We need African, Zambian in context, markets where a common woman from Kanyama will have a table or space for her merchandise and trade freely. We need to have markets with various goods similar in nature, such as salaula area, vegetable section, dry sea foods section, legumes and grains section, etc, well designated. In that way, garbage accumulation will be known and well sorted, eventually making waste collection and management easy.
If the local authority cannot directly manage garbage collection, let them subcontract companies specialised in garbage management. That can even be extended to all township residential areas where it is accumulated.
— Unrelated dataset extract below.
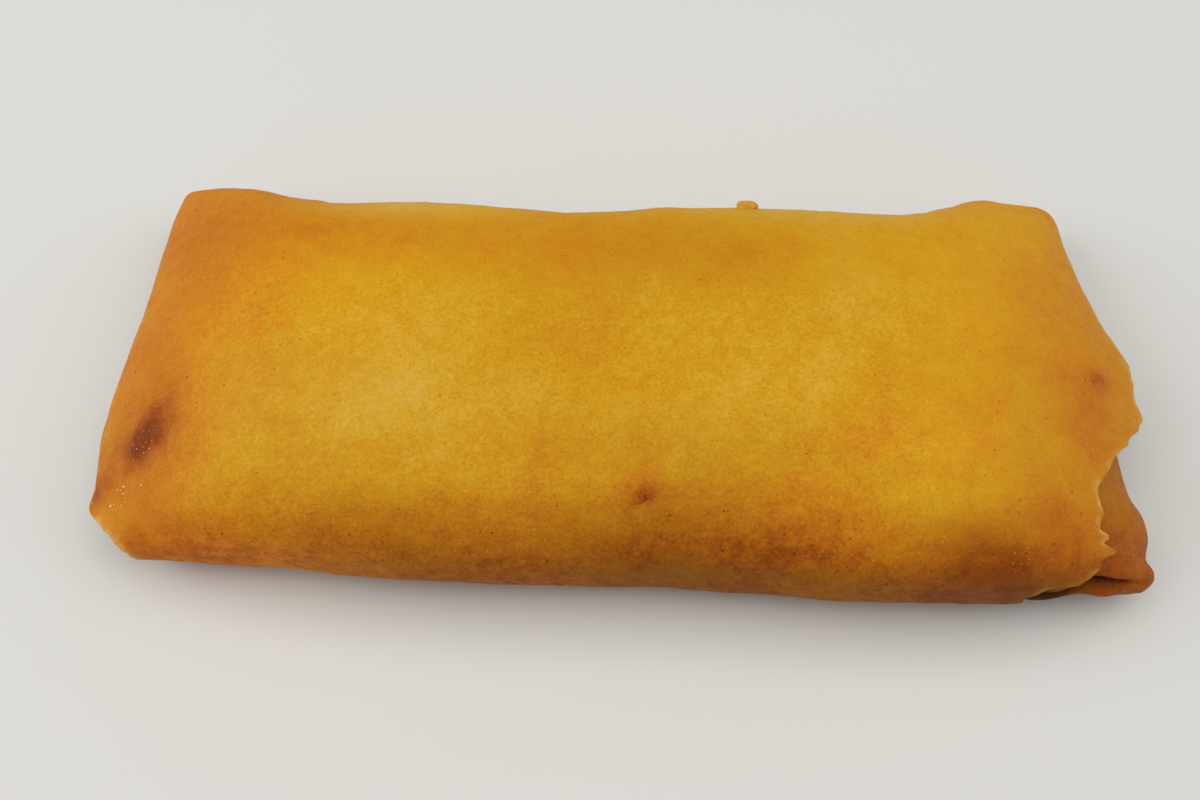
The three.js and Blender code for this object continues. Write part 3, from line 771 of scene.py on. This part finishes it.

People must be made accountable, relevant, responsive and ethical for their own garbage accumulation. It is our garbage and we must be made to manage it ourselves, hence the need to bring everyone on board.
We need concrete slabs with proper drainages, designated garbage bins with permanent employees managing waste, while marketeers are levied a form of tax towards such services. If malls such as Cosmopolitan can be created for foreign products, concrete slabs with proper drainages can be created and sustain the livelihood of a common Zambian women and men with a small capital base.
Issues such as street vending, littering, drainage blocking, etc, can be a thing of the past if we can have market structures that are responsive in nature to a common man. To some extent, the cause of street vending is the fragmented and undesignated location of small-scale market stands that seem inconvenient for customers, hence vendors chase after clients in the busy streets of the city. However, in the event that one-stop market stalls were built in some designated places with proper drainage, water and sanitation systems, as well as parking space, the issue of street vending would be a thing of the past. A common person can do whatever possible just to earn a living. If one can push a wheelbarrow from Soweto to Chilenje market along Tokyo Road, what would stop a salaula seller from pinching a stand along Katunjila Street knowing the working class boarding a minibus from Kulima Tower Station will pass and buy?
We need to create a culture where markets are placed for specific goods and services. If someone from Kabulonga can drive all the way to Cosmopolitan for his shopping, what would stop a salaula buyer from going where it is sold.? Such is the mind we need to inculcate in everyone if the crusade against cholera is to be won.
We cannot continue to experience the same outbreak every year. There has been a lot of interruption to socio-economic activities and GDP. Interruption to normal life for a common person causes his or her child’s future to look bleak. There is need to have a policy direction and coherence to sustain the business and life of a common man instead of just focusing on foreign tailored markets. This is the reason why we can see people buying vegetables from South Africa in supermarkets at the expense of the pride of our local produce.
In conclusion, may I refer you to the words of the late African raggae maestro, Lucky Dube, in a song entitled ‘Well fed slave; hungry free man” as he sings: “Look in the eyes of the hopeless men, tell me what you see, In the eyes of the jobless men, tell me what you see, What about the eyes of the prisoners, what do you see? Now you have seen it all, it is time to make up – your own mind; Don’t try to hide it, cuz I can see it all in your face… It is the same questions that I ask myself every time, to be or not be… What is the point in being free when you can’t get no job? What is the point in being free when you can’t get no food? What is the point of going out to work when others do get for free? What is the point in being free when you don’t have no home? Now you have heard it all, It is time to make up your own mind, to be… or not to be…”
The author is a socio- economic planner.